Task brief: The lines to be extracted run from the start of the listing through the line containing "return Row(*(part_way(first, second, share)"; copy them exactly and nothing else.

Dataset excerpt:
------------------------------------
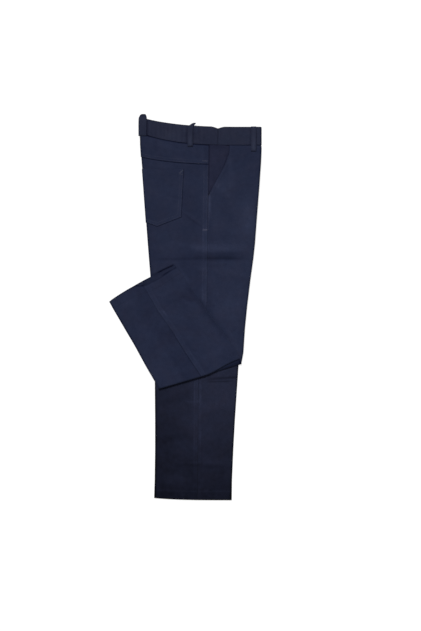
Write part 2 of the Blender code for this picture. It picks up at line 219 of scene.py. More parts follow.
def left_row(level, **more):
    """A row across the left leg."""
    back = Vector((read(LEFT_LEG, "back", level.back), level.back))
    front = Vector((read(LEFT_LEG, "front", level.front), level.front))
    wide = front.x - back.x
    return Row(back, front, (read(LEFT_LEG, "outseam", level.front) - back.x) / wide,
               (read(LEFT_LEG, "inseam", level.front) - back.x) / wide, read(RISE, "back", level.back),
               read(RISE, "front", level.front), bow=level.bow, **more)


def mix_rows(one, two, share):
    """The row part way from one to another."""
    return Row(*(part_way(first, second, share) for first, second in zip(one, two)))


def between_rows(keys, hidden_above=FAR):
    """Close rows through the key rows of a piece, wider apart where the piece is hidden."""
    rows = [keys[0]]
    for one, two in zip(keys, keys[1:]):
        arc = radians(abs(two.turn - one.turn)) * KNEE_BEND * 2
        gap = max((two.back - one.back).length, (two.front - one.front).length, arc,
                  abs(two.kick - one.kick))
        count = max(1, ceil(gap / (HIDDEN_STEP if two.back.y > hidden_above else ROW_STEP)))
        rows += [mix_rows(one, two, part / count) for part in range(1, count + 1)]
    return rows


def middles_apart(one, two):
    """Distance between the middles of two rows."""
    return ((one.back + one.front) - (two.back + two.front)).length / 2


def turned_hem(keys, hidden_above=FAR):
    """Rows of a leg with its hem turned up: down to the edge, round it, and back up inside the leg."""
    backwards = keys[::-1]
    from_edge = [0.0]
    for lower, upper in zip(backwards, backwards[1:]):
        from_edge.append(from_edge[-1] + middles_apart(upper, lower))

    def at(distance, proud=0.0):
        part = next(number for number, far in enumerate(from_edge[1:]) if far >= distance)
        share = (distance - from_edge[part]) / (from_edge[part + 1] - from_edge[part])
        return mix_rows(backwards[part], backwards[part + 1], share)._replace(proud=proud, hem=distance)

    upper_keys = [key for key, far in zip(backwards, from_edge) if far > HEM_DEEP + 9.0][::-1]
    rows = between_rows(upper_keys + [at(HEM_DEEP + 8.0)], hidden_above)
    rows += [at(HEM_DEEP + more) for more in HEM_ROWS]
    rows += [at(back, -down) for back, down in rolled(PLY / 2, 0.0, pi, 6)]
    rows += [at(distance, -PLY) for distance in TURNED_HEM_ROWS]
    return rows


def slipped(share):
    """How far one ply has slipped back from the other along a row: most in the middle, less at the front."""
    return smooth((share - 0.34) / 0.2) * (1 - 0.42 * smooth((share - 0.7) / 0.28))


def place(row, s, h, inner=None):
    """Point s in from the back fold along a row and h up through the leg, turned with the row. The inner ply
    slips with the row's slip, and a point between the plies slips by its share."""
    across = row.front - row.back
    share = min(max(s / across.length, 0.0), 1.0)
    down_leg = Vector((across.y, -across.x)) / across.length
    hump = sin(pi * min(max((share - FOLD_SHARE) / (1 - 2 * FOLD_SHARE), 0.0), 1.0) ** 0.75)
    if inner is None:
        inner = min(max((LEG_DEEP - TWILL / 2 - h) / (LEG_DEEP - TWILL), 0.0), 1.0)
    spin = radians(row.turn)
    kicked = row.kick * smooth((share - 0.58) / 0.42) ** 0.8
    shift = row.bow * hump + row.slip * inner * slipped(share) - kicked
    spot = row.back + across * (s / across.length) + down_leg * (shift + (row.pivot - h) * sin(spin))
    z = row.lift + row.pivot - (row.pivot - h) * cos(spin)
    if row.turn > 0.0:
        z -= droop(spot.x, spot.y)
    return Vector((spot.x, spot.y, z))


def swell(x, y, scale, seed):
    """Soft uneven swelling of cloth, from -1 to 1."""
    return noise.noise(Vector((x / scale, y / scale, seed)))


Fold = namedtuple("Fold", "x0 y0 x1 y1 wide high")


def folds(table, x, y):
    """Height of the listed ridges and troughs at a point: full along each line, gone past its ends."""
    high = 0.0
    for fold in table:
        line = Vector((fold.x1 - fold.x0, fold.y1 - fold.y0))
        length = line.length
        along = ((x - fold.x0) * line.x + (y - fold.y0) * line.y) / length
        off = abs((x - fold.x0) * line.y - (y - fold.y0) * line.x) / length
        if off < 2 * fold.wide and -0.3 * length < along < 1.3 * length:
            ends = smooth((along / length + 0.3) / 0.5) * smooth((1.3 - along / length) / 0.5)
            high += fold.high * ends * cos(pi * min(off / (2 * fold.wide), 1.0) / 2) ** 2
    return high


FLAP_SIDE_TOP = 74.0     # the turned-up part's front fold carries painted shade between these heights
FLAP_SIDE_LOW = -96.0


def along_flap_side(y):
    """From 0 at both ends to 1 along the middle of the turned-up part's front fold."""
    return smooth((FLAP_SIDE_TOP - y) / 24.0) * smooth((y - FLAP_SIDE_LOW) / 30.0)


def edge_shade(row, at_back):
    """How much painted shade darkens a leg along a fold, and how far in. The turned-up part's front fold is
    soft.
    """
    if at_back or row.turn < 90.0:
        return EDGE_SHADE, EDGE_REACH
    return SOFT_SHADE * along_flap_side(row.front.y), SOFT_REACH


def side_at(leg, row, s, side, under=0.0):
    """A point of the cloth on one side of a leg, or of a ply turned under it, and its wear and painted shade
    there.
    """
    level, sign, inner = (leg.outer, leg.sign, 0.0) if side == "outer" else (leg.inner, -leg.sign, 1.0)
    out, wear_and_shade = leg.relief(row, s, side, place(row, s, level, inner))
    wide = wide_of(row)
    from_fold = min(s, wide - s) - LEG_DEEP / 2
    wear_and_shade -= SEAM_SHADE * smooth(max(-row.proud / SUNK_SHADED, under / UNDER_SHADED))
    shade, reach = edge_shade(row, s < wide / 2)
    wear_and_shade -= shade * (1 - smooth(from_fold / reach))
    return place(row, s, level + sign * (out + row.proud - under), inner), wear_and_shade


def turned_under(leg, row, seam_at, toward, reach, radius, side):
    """The edge of a piece along its seam: the allowance turned under it, and the turn itself."""
    allowance = side_at(leg, row, seam_at + toward * reach, side, 2 * radius)
    return [allowance] + [side_at(leg, row, seam_at + toward * back, side, down)
                          for back, down in rolled(radius, pi, 0.0, 4)]


def seam_to_fold(leg, row, seam_at, fold_at, side):
    """One side of a piece, from its seam allowance to its fold. A narrow piece has smaller turns."""
    length = abs(fold_at - seam_at)
    toward = 1.0 if fold_at > seam_at else -1.0
    size = min(1.0, length / NARROW)
    under = turned_under(leg, row, seam_at, toward, TURNED_UNDER * size, PLY / 2 * size, side)
    close = [distance * size for distance in SEAM_COLUMNS]
    columns = leg.outer_columns if side == "outer" else leg.inner_columns
    runs = close + steps(close[-1], length, columns)[1:]
    return under + [side_at(leg, row, seam_at + toward * distance, side) for distance in runs]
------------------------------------
Task result:
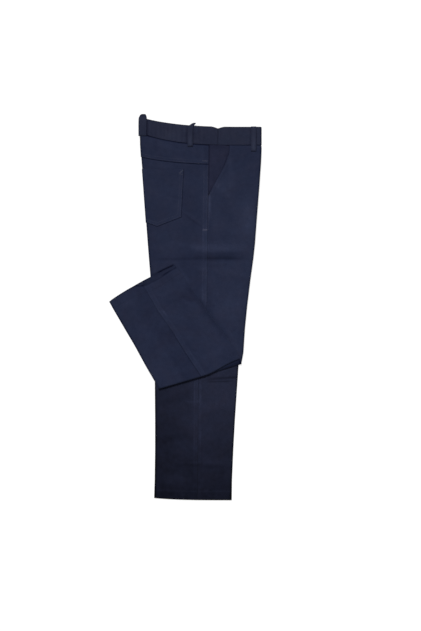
Write part 2 of the Blender code for this picture. It picks up at line 219 of scene.py. More parts follow.
def left_row(level, **more):
    """A row across the left leg."""
    back = Vector((read(LEFT_LEG, "back", level.back), level.back))
    front = Vector((read(LEFT_LEG, "front", level.front), level.front))
    wide = front.x - back.x
    return Row(back, front, (read(LEFT_LEG, "outseam", level.front) - back.x) / wide,
               (read(LEFT_LEG, "inseam", level.front) - back.x) / wide, read(RISE, "back", level.back),
               read(RISE, "front", level.front), bow=level.bow, **more)


def mix_rows(one, two, share):
    """The row part way from one to another."""
    return Row(*(part_way(first, second, share) for first, second in zip(one, two)))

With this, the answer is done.